- _Written problem_: Check every line below for the word "joints" and copy the ones that have it.

#### Supplied records

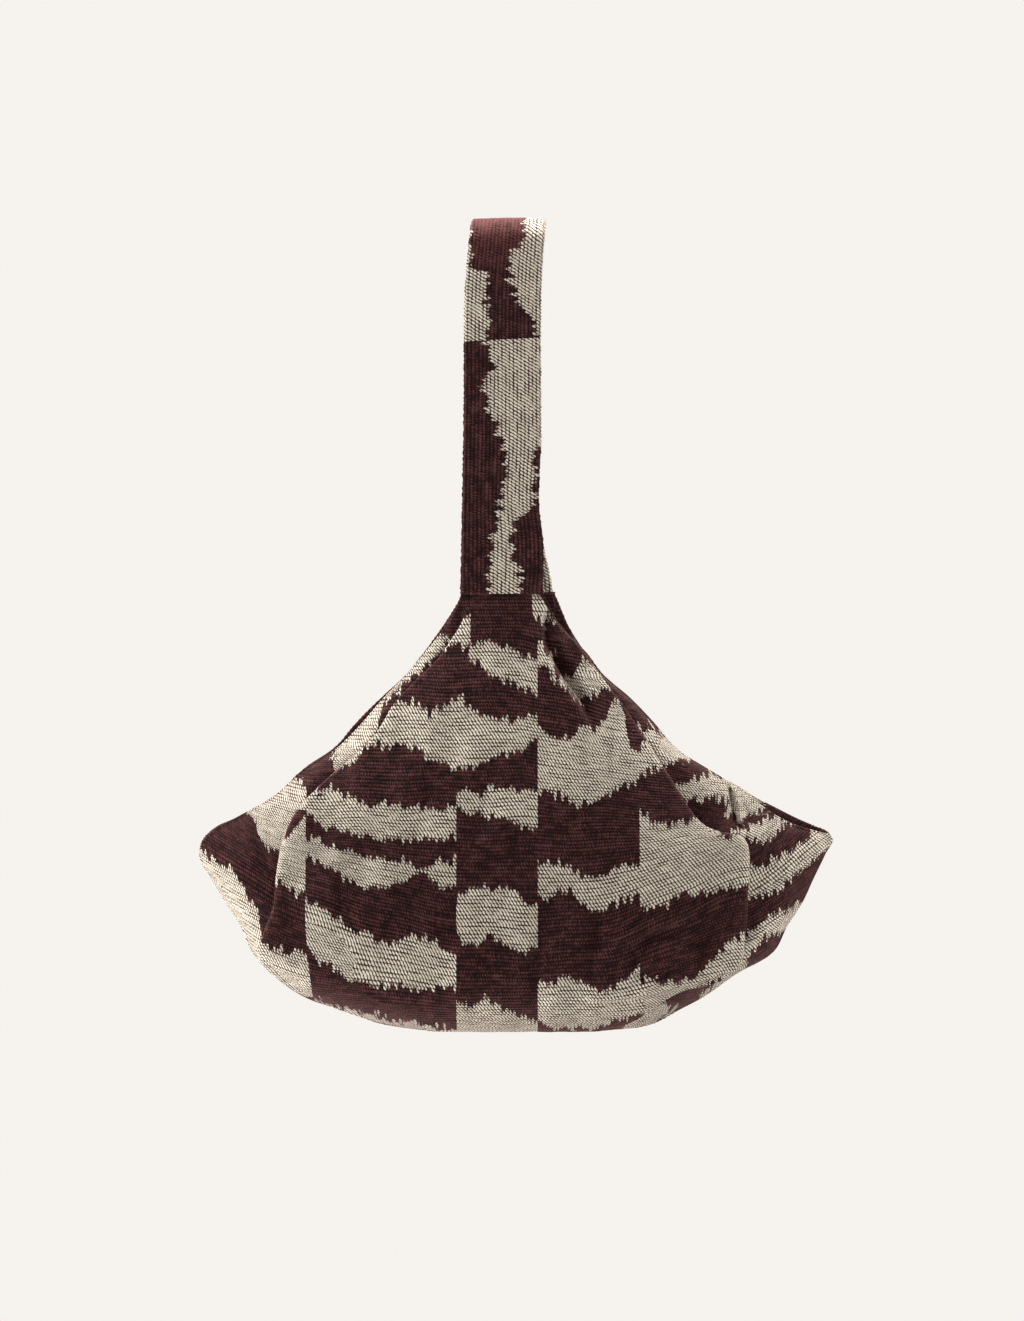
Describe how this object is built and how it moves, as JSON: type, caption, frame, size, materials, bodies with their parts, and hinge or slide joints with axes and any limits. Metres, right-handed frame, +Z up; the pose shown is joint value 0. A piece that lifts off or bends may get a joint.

########
#### Supplied records

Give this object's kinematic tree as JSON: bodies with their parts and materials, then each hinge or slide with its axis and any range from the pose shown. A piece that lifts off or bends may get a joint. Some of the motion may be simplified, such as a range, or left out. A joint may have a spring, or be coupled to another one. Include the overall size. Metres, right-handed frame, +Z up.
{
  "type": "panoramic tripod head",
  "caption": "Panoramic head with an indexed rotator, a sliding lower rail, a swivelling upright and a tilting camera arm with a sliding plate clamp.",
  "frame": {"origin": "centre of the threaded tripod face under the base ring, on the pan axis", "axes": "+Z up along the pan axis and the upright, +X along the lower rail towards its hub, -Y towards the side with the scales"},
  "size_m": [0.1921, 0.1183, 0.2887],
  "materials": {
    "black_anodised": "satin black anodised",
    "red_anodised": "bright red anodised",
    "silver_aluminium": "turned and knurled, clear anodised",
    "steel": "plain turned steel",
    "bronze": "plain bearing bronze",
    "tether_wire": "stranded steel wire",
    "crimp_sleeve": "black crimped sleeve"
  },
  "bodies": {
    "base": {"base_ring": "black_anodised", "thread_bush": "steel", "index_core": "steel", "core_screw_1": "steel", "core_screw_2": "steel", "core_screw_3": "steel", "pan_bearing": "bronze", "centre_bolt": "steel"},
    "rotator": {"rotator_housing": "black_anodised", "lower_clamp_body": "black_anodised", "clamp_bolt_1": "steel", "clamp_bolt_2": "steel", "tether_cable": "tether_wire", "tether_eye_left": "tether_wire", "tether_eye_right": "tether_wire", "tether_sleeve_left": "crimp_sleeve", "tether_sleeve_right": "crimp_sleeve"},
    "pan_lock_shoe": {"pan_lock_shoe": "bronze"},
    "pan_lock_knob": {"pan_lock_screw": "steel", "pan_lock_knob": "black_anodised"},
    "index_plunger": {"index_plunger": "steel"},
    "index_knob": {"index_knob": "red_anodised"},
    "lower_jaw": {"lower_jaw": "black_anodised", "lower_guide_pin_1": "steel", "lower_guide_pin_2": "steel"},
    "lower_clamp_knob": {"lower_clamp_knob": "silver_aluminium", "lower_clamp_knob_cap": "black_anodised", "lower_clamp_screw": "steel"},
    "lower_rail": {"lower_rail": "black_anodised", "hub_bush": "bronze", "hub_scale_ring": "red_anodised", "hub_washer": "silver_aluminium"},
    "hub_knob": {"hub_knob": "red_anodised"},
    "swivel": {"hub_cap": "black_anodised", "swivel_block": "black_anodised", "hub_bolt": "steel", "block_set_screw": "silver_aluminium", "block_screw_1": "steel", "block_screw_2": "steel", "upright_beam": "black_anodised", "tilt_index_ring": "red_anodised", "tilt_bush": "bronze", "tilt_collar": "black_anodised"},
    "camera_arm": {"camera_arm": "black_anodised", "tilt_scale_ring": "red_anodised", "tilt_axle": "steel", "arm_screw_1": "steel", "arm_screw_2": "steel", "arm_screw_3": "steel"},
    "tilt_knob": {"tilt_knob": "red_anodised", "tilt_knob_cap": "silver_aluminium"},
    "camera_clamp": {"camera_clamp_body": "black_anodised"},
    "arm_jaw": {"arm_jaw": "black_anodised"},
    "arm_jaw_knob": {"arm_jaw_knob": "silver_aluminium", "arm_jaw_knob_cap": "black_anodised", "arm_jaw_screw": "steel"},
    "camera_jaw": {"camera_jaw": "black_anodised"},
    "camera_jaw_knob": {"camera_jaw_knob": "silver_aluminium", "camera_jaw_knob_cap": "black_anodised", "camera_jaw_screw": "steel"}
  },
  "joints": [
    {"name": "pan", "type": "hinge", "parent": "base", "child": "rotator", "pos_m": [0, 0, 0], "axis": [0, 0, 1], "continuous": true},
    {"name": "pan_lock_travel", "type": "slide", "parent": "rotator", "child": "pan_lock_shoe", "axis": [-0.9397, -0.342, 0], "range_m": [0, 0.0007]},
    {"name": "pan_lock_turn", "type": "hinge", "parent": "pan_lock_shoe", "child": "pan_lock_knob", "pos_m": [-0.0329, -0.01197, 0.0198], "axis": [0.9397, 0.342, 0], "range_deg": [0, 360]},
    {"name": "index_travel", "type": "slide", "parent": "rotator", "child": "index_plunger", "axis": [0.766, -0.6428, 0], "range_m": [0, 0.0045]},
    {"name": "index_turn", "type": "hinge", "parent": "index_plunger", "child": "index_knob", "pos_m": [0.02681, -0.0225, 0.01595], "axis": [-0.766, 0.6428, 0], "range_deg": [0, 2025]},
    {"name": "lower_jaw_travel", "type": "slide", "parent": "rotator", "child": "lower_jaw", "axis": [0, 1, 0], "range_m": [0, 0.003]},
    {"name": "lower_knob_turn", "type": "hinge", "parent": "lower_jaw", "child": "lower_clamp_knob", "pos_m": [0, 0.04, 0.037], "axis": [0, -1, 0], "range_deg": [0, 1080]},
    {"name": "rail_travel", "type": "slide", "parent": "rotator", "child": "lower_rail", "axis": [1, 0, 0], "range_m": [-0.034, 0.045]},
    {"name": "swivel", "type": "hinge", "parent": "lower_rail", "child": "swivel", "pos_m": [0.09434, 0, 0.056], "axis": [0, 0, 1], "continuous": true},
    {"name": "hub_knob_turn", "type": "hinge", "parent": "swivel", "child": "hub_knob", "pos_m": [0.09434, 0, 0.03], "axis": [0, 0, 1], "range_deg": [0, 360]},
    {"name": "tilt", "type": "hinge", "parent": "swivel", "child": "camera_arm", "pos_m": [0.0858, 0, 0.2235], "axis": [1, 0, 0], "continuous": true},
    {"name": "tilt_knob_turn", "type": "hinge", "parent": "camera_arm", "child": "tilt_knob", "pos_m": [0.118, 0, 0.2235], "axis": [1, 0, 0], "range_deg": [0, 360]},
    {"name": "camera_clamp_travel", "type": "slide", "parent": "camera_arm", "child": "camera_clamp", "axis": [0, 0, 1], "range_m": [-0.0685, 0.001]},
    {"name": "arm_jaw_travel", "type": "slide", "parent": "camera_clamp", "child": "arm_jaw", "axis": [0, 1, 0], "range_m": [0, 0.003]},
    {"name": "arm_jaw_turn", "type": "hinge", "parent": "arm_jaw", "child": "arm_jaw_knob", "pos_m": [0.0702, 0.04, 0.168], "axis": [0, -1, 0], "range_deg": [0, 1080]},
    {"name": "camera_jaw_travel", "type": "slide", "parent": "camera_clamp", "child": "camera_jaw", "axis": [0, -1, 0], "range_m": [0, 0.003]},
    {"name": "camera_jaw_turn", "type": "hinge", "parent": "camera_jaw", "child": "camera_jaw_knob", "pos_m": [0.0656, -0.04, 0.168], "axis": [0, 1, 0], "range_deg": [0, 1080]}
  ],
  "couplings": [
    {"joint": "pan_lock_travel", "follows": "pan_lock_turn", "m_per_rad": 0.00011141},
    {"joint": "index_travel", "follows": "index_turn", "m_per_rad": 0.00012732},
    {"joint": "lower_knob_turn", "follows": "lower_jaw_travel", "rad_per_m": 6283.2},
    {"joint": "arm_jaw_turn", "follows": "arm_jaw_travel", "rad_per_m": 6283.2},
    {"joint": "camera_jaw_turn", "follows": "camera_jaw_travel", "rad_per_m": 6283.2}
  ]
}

########

- _The result_:
Describe how this object is built and how it moves, as JSON: type, caption, frame, size, materials, bodies with their parts, and hinge or slide joints with axes and any limits. Metres, right-handed frame, +Z up; the pose shown is joint value 0. A piece that lifts off or bends may get a joint.
  "joints": [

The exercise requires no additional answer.